| Set exercise |
Please give the listing again, word for word, with nothing left out.

| Data shown |
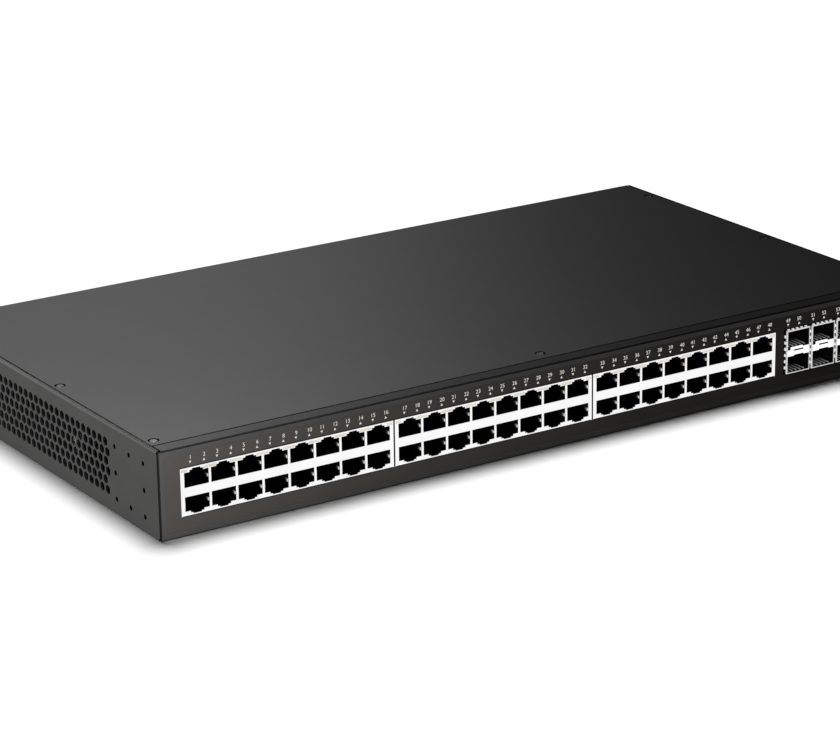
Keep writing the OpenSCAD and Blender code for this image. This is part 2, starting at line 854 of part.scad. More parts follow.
// ---- Side fans ----

module at_fan(n) {
    translate([fan_x, fan_ys[n - 1], fan_z]) rotate([0, 90, 0]) children();
}

// Square frame; its outer end, +Z here, carries the motor on four struts
module fan_frame(n) {
    base_z = fan_t / 2 - 3;
    color(black_plastic) at_fan(n) difference() {
        union() {
            difference() {
                cube([fan_size, fan_size, fan_t], center = true);
                cylinder(h = fan_t + 2, r = fan_bore_r, center = true);
            }
            translate([0, 0, base_z]) cylinder(h = 2.5, r = hub_r);
            for (a = [0 : 3])
                rotate(45 + 90 * a) translate([hub_r - 1, -1.2, base_z])
                    cube([fan_bore_r - hub_r + 2, 2.4, 2.5]);
            translate([0, 0, -5]) cylinder(h = base_z + 6, r = cup_r - 1);
        }
        translate([0, 0, -6]) cylinder(h = 14, r = shaft_bore_r);
        for (x = [-1, 1], y = [-1, 1])
            translate([x * fan_hole, y * fan_hole, -fan_t]) cylinder(h = 2 * fan_t, r = 1.7);
    }
}

// Cup and blades turn on a shaft held in the frame's motor
module fan_rotor(n) {
    tip_r = fan_bore_r - 0.8;
    cup_z0 = -7.5;
    cup_z1 = 5.5;
    color([0.10, 0.10, 0.11]) at_fan(n) {
        difference() {
            translate([0, 0, cup_z0]) cylinder(h = cup_z1 - cup_z0, r = hub_r);
            translate([0, 0, cup_z0 + 1.5]) cylinder(h = cup_z1 - cup_z0, r = cup_r);
        }
        translate([0, 0, cup_z0 + 1]) cylinder(h = 12, r = shaft_r);
        intersection() {
            for (k = [0 : fan_blades - 1])
                rotate(k * 360 / fan_blades) translate([(hub_r + tip_r) / 2, 0, -1])
                    rotate([42, 0, 0]) cube([tip_r, 12, 0.9], center = true);
            difference() {
                translate([0, 0, -9]) cylinder(h = 16, r = tip_r);
                translate([0, 0, -10]) cylinder(h = 18, r = hub_r - 0.4);
            }
        }
    }
}

module fan_screws() {
    color(screw_black) for (y = fan_ys, dy = [-1, 1], dz = [-1, 1])
        translate([right_x, y + dy * fan_hole, fan_z + dz * fan_hole])
            rotate([0, 90, 0]) flat_screw(12);
}

// Each fan's leads run inward, bend and come forward to a plug on the main board
module fan_leads() {
    lead_r = 0.6;
    bend = 6;
    lead_z = board_top + 5;
    fan_side = fan_x - fan_t / 2;
    color([0.6, 0.12, 0.1]) for (n = [0, 1], w = [0, 1]) {
        run_x = fan_side - 14 - 10 * n - 2.2 * w - bend;
        y = fan_ys[n] - 2.2 * w;
        translate([run_x + bend, y, lead_z]) rotate([0, 90, 0])
            cylinder(h = fan_side - run_x - bend, r = lead_r);
        translate([run_x + bend, y - bend, lead_z]) rotate(90)
            rotate_extrude(angle = 90) translate([bend, 0]) circle(lead_r);
        translate([run_x, y - bend, lead_z]) rotate([90, 0, 0]) cylinder(h = y - bend - 5, r = lead_r);
    }
    color([0.9, 0.9, 0.85]) for (n = [0, 1])
        translate([fan_side - 15.1 - 10 * n - bend, 3, board_top + 3.5]) cube([6, 5, 7], center = true);
}

chassis_base();
left_side_wall();
right_side_wall();
front_frame();
faceplate();
front_overlay();
top_cover();
cover_screws();
chassis_rivets();
jack_housing(1);  // jack_housing_1
jack_housing(2);  // jack_housing_2
jack_housing(3);  // jack_housing_3
jack_shield(1);  // jack_shield_1
jack_shield(2);  // jack_shield_2
jack_shield(3);  // jack_shield_3
jack_contacts(1);  // jack_contacts_1
jack_contacts(2);  // jack_contacts_2
jack_contacts(3);  // jack_contacts_3
jack_light_pipes(1);  // jack_light_pipes_1
jack_light_pipes(2);  // jack_light_pipes_2
jack_light_pipes(3);  // jack_light_pipes_3
sfp_cage(1);  // sfp_cage_1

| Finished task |
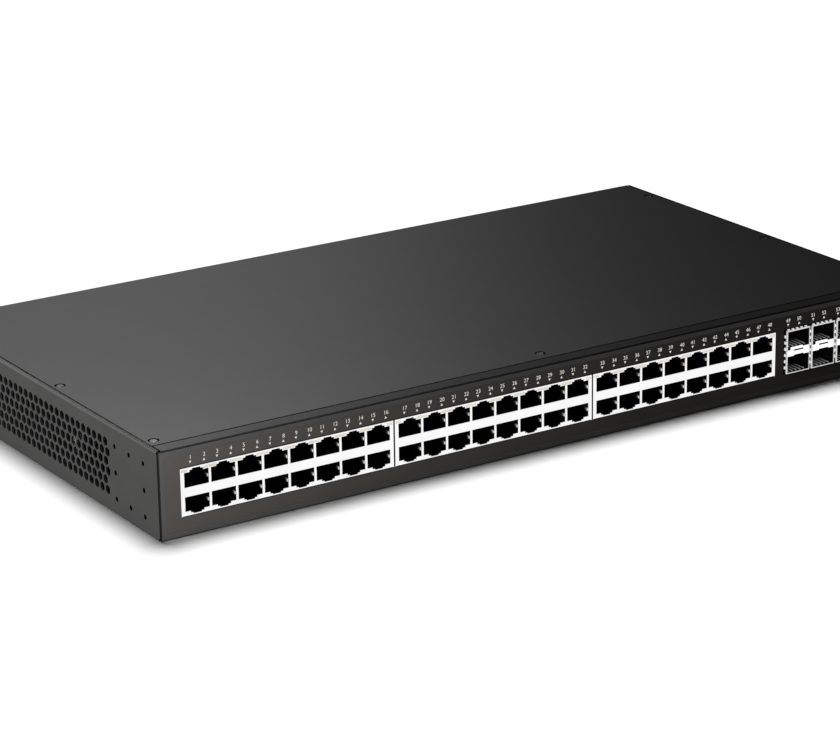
Keep writing the OpenSCAD and Blender code for this image. This is part 2, starting at line 854 of part.scad. More parts follow.
// ---- Side fans ----

module at_fan(n) {
    translate([fan_x, fan_ys[n - 1], fan_z]) rotate([0, 90, 0]) children();
}

// Square frame; its outer end, +Z here, carries the motor on four struts
module fan_frame(n) {
    base_z = fan_t / 2 - 3;
    color(black_plastic) at_fan(n) difference() {
        union() {
            difference() {
                cube([fan_size, fan_size, fan_t], center = true);
                cylinder(h = fan_t + 2, r = fan_bore_r, center = true);
            }
            translate([0, 0, base_z]) cylinder(h = 2.5, r = hub_r);
            for (a = [0 : 3])
                rotate(45 + 90 * a) translate([hub_r - 1, -1.2, base_z])
                    cube([fan_bore_r - hub_r + 2, 2.4, 2.5]);
            translate([0, 0, -5]) cylinder(h = base_z + 6, r = cup_r - 1);
        }
        translate([0, 0, -6]) cylinder(h = 14, r = shaft_bore_r);
        for (x = [-1, 1], y = [-1, 1])
            translate([x * fan_hole, y * fan_hole, -fan_t]) cylinder(h = 2 * fan_t, r = 1.7);
    }
}

// Cup and blades turn on a shaft held in the frame's motor
module fan_rotor(n) {
    tip_r = fan_bore_r - 0.8;
    cup_z0 = -7.5;
    cup_z1 = 5.5;
    color([0.10, 0.10, 0.11]) at_fan(n) {
        difference() {
            translate([0, 0, cup_z0]) cylinder(h = cup_z1 - cup_z0, r = hub_r);
            translate([0, 0, cup_z0 + 1.5]) cylinder(h = cup_z1 - cup_z0, r = cup_r);
        }
        translate([0, 0, cup_z0 + 1]) cylinder(h = 12, r = shaft_r);
        intersection() {
            for (k = [0 : fan_blades - 1])
                rotate(k * 360 / fan_blades) translate([(hub_r + tip_r) / 2, 0, -1])
                    rotate([42, 0, 0]) cube([tip_r, 12, 0.9], center = true);
            difference() {
                translate([0, 0, -9]) cylinder(h = 16, r = tip_r);
                translate([0, 0, -10]) cylinder(h = 18, r = hub_r - 0.4);
            }
        }
    }
}

module fan_screws() {
    color(screw_black) for (y = fan_ys, dy = [-1, 1], dz = [-1, 1])
        translate([right_x, y + dy * fan_hole, fan_z + dz * fan_hole])
            rotate([0, 90, 0]) flat_screw(12);
}

// Each fan's leads run inward, bend and come forward to a plug on the main board
module fan_leads() {
    lead_r = 0.6;
    bend = 6;
    lead_z = board_top + 5;
    fan_side = fan_x - fan_t / 2;
    color([0.6, 0.12, 0.1]) for (n = [0, 1], w = [0, 1]) {
        run_x = fan_side - 14 - 10 * n - 2.2 * w - bend;
        y = fan_ys[n] - 2.2 * w;
        translate([run_x + bend, y, lead_z]) rotate([0, 90, 0])
            cylinder(h = fan_side - run_x - bend, r = lead_r);
        translate([run_x + bend, y - bend, lead_z]) rotate(90)
            rotate_extrude(angle = 90) translate([bend, 0]) circle(lead_r);
        translate([run_x, y - bend, lead_z]) rotate([90, 0, 0]) cylinder(h = y - bend - 5, r = lead_r);
    }
    color([0.9, 0.9, 0.85]) for (n = [0, 1])
        translate([fan_side - 15.1 - 10 * n - bend, 3, board_top + 3.5]) cube([6, 5, 7], center = true);
}

chassis_base();
left_side_wall();
right_side_wall();
front_frame();
faceplate();
front_overlay();
top_cover();
cover_screws();
chassis_rivets();
jack_housing(1);  // jack_housing_1
jack_housing(2);  // jack_housing_2
jack_housing(3);  // jack_housing_3
jack_shield(1);  // jack_shield_1
jack_shield(2);  // jack_shield_2
jack_shield(3);  // jack_shield_3
jack_contacts(1);  // jack_contacts_1
jack_contacts(2);  // jack_contacts_2
jack_contacts(3);  // jack_contacts_3
jack_light_pipes(1);  // jack_light_pipes_1
jack_light_pipes(2);  // jack_light_pipes_2
jack_light_pipes(3);  // jack_light_pipes_3
sfp_cage(1);  // sfp_cage_1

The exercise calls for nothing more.